Task requirements:
All records should be reproduced verbatim.
##### Stored data #####
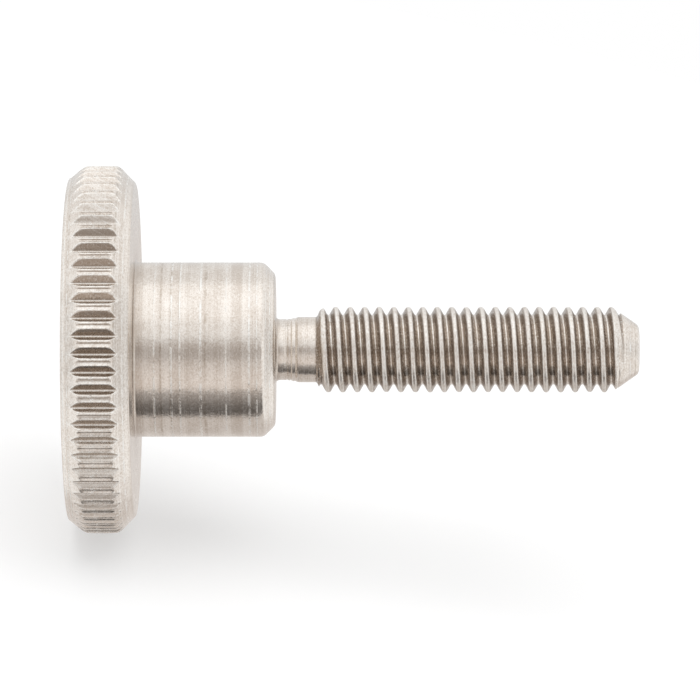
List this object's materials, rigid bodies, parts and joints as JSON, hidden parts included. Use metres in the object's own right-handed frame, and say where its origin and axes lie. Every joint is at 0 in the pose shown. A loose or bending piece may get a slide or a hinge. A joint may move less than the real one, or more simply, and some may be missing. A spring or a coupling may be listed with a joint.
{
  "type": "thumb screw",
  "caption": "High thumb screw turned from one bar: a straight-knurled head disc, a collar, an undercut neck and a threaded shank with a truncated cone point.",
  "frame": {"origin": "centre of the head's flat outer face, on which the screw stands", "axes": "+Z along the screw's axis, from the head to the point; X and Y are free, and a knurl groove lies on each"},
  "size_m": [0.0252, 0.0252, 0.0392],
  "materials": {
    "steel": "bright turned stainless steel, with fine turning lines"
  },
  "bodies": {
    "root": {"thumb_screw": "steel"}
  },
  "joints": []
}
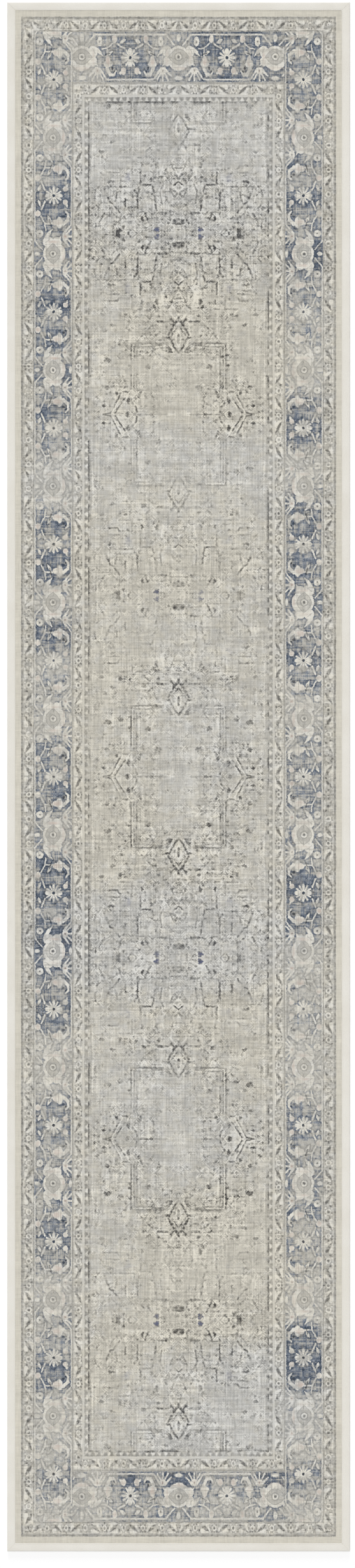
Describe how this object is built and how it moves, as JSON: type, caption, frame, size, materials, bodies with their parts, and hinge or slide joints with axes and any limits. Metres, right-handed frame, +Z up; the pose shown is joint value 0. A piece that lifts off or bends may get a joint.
#####
Expected output:
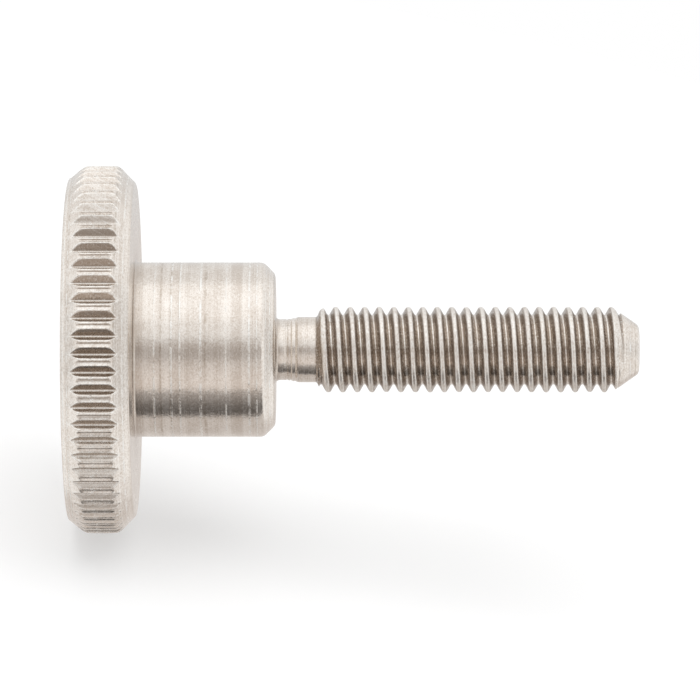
List this object's materials, rigid bodies, parts and joints as JSON, hidden parts included. Use metres in the object's own right-handed frame, and say where its origin and axes lie. Every joint is at 0 in the pose shown. A loose or bending piece may get a slide or a hinge. A joint may move less than the real one, or more simply, and some may be missing. A spring or a coupling may be listed with a joint.
{
  "type": "thumb screw",
  "caption": "High thumb screw turned from one bar: a straight-knurled head disc, a collar, an undercut neck and a threaded shank with a truncated cone point.",
  "frame": {"origin": "centre of the head's flat outer face, on which the screw stands", "axes": "+Z along the screw's axis, from the head to the point; X and Y are free, and a knurl groove lies on each"},
  "size_m": [0.0252, 0.0252, 0.0392],
  "materials": {
    "steel": "bright turned stainless steel, with fine turning lines"
  },
  "bodies": {
    "root": {"thumb_screw": "steel"}
  },
  "joints": []
}
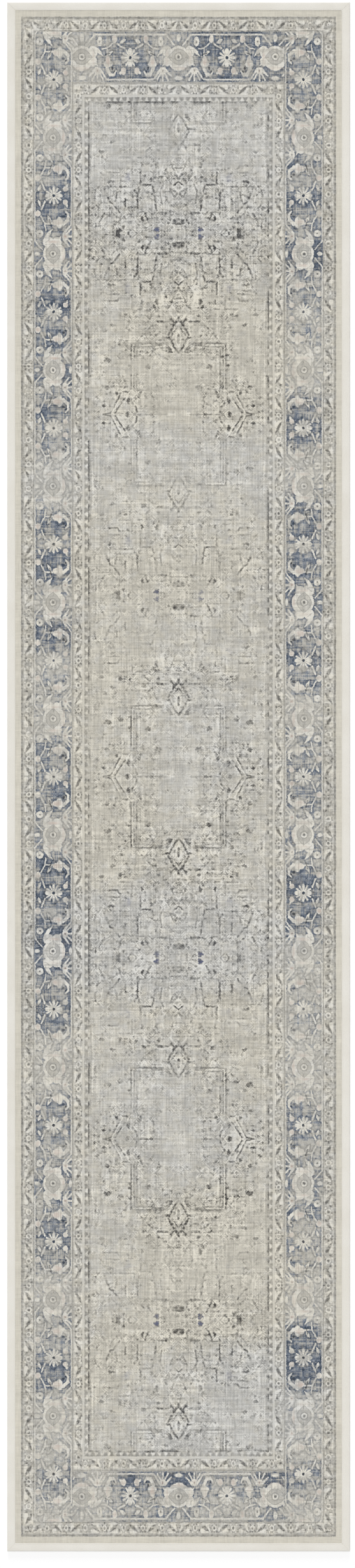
Describe how this object is built and how it moves, as JSON: type, caption, frame, size, materials, bodies with their parts, and hinge or slide joints with axes and any limits. Metres, right-handed frame, +Z up; the pose shown is joint value 0. A piece that lifts off or bends may get a joint.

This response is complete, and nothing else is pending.